And I'll second Geoff's advice.

Oil-filled radiator will be for mains only, not 12 volts.

By the way, I think the radiator you're looking at from Robert Dyas is the one we have - ours is rated at 800 watts. We use it for keeping the chill off the van when camping and connected to an on-site mains electric hook-up. Works fine.

Mike


----------



## ched999uk (Jan 31, 2011)

Thanks for all the advice on draining. Off to storage site tomorrow to do a little DIY mods and drain down.

Thanks.


----------



## kezbea (Jan 5, 2008)

After draining down, i have a 12vt air pump and i hold it on each tap and blow them through and you can see the water drain from the tank
All the best Dave


----------



## Zozzer (Aug 13, 2006)

kezbea said:


> After draining down, i have a 12vt air pump and i hold it on each tap and blow them through and you can see the water drain from the tank
> All the best Dave


I open all taps, unscrew shower head and hold the pump against the shower pipe. It purges hot and cold at the same. Close the sink taps in the shower cubicle first, followed the kitchen sink. Stop the pump and turn off the shower taps.


----------



## greeny74 (May 8, 2011)

Thanks to everyone for all your advice, tonights the night for drain down so I'll probably be on tomorrow with something I have done wrong or can't figure out!

Thank you all


----------



## Fenton3 (Oct 22, 2010)

Don't forget the Benimar has an outside tap/shower that needs to be drained and left open.

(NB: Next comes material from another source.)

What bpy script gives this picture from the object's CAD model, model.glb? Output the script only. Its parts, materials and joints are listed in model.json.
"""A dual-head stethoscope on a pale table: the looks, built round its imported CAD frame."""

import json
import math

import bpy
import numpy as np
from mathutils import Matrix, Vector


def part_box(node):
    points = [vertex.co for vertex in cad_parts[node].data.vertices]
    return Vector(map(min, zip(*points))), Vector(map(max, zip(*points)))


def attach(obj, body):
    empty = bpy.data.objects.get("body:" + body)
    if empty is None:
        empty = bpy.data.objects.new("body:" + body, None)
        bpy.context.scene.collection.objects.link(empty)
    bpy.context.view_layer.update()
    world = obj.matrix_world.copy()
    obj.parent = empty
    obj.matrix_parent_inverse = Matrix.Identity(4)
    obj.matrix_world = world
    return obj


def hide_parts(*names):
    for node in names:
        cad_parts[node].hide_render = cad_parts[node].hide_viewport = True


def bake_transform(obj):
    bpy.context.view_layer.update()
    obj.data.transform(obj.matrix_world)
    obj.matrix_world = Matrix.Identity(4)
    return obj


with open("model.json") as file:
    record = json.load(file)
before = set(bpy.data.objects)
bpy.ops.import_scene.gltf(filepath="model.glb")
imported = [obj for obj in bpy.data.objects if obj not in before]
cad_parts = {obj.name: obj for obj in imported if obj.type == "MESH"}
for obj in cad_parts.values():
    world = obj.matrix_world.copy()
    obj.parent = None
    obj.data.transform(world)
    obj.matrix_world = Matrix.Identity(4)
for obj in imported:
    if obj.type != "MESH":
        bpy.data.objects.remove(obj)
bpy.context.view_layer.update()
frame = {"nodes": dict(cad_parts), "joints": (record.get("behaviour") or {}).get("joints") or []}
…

I forgot last year but got away with it!


----------



## ched999uk (Jan 31, 2011)

Cheers for the exterior shower reminder. 

The storage site has an air line for tyres so I might use that to blow out the pipes


----------



## Seeker (Dec 26, 2005)

I always get my gums around the tap head and blow several times in an attempt to get water out of the tap innards.

Then I lag the taps with layers of rags, blankets etc.

Harry


----------



## peejay (May 10, 2005)

I always remove the waterpump fuse from my elektroblock after draining down.

Then if you need to activate the control panel for whatever reason the pump doesn't run.

Pete


----------



## ThePrisoner (Jan 13, 2009)

Spotted this at the NEc but didnt have time to watch the full demo. Looks good if a little expensive.

http://www.keepfloeing.com/products-motorhome.html

Anyone got one?


----------



## nicholsong (May 26, 2009)

peejay said:


> I always remove the waterpump fuse from my elektroblock after draining down.
> 
> Then if you need to activate the control panel for whatever reason the pump doesn't run.
> 
> Pete


Do you not have a dedicated switch for the water-pump? Or are you being 'belt and braces by removing fuse, in case of 'finger' trouble?

Geoff


----------



## peejay (May 10, 2005)

Hi Geoff, 

No dedicated pump switch on mine.

The reason I take the fuse out is because I have microswitch operated taps which are left in the 'open' postion after drain down.
Then, if I switch on the control panel say, for the lights, the pump would then come on, removing the pump fuse prevents this.

So a combination of a belt and braces measure but also so I can use the other facilities from the control panel when the water is drained.

Hope that makes sense.

Pete


----------



## VenturerDave (Oct 2, 2009)

Spent ages looking for the small grey bung mentioned earlier in this thread to drain the electric flush on my Thetford flushing loo but have been unable to find one any.

Can someone please give me a hint as to where it would be so I can complete my draining of all water before the weather turns cold.

ta.

Dave


----------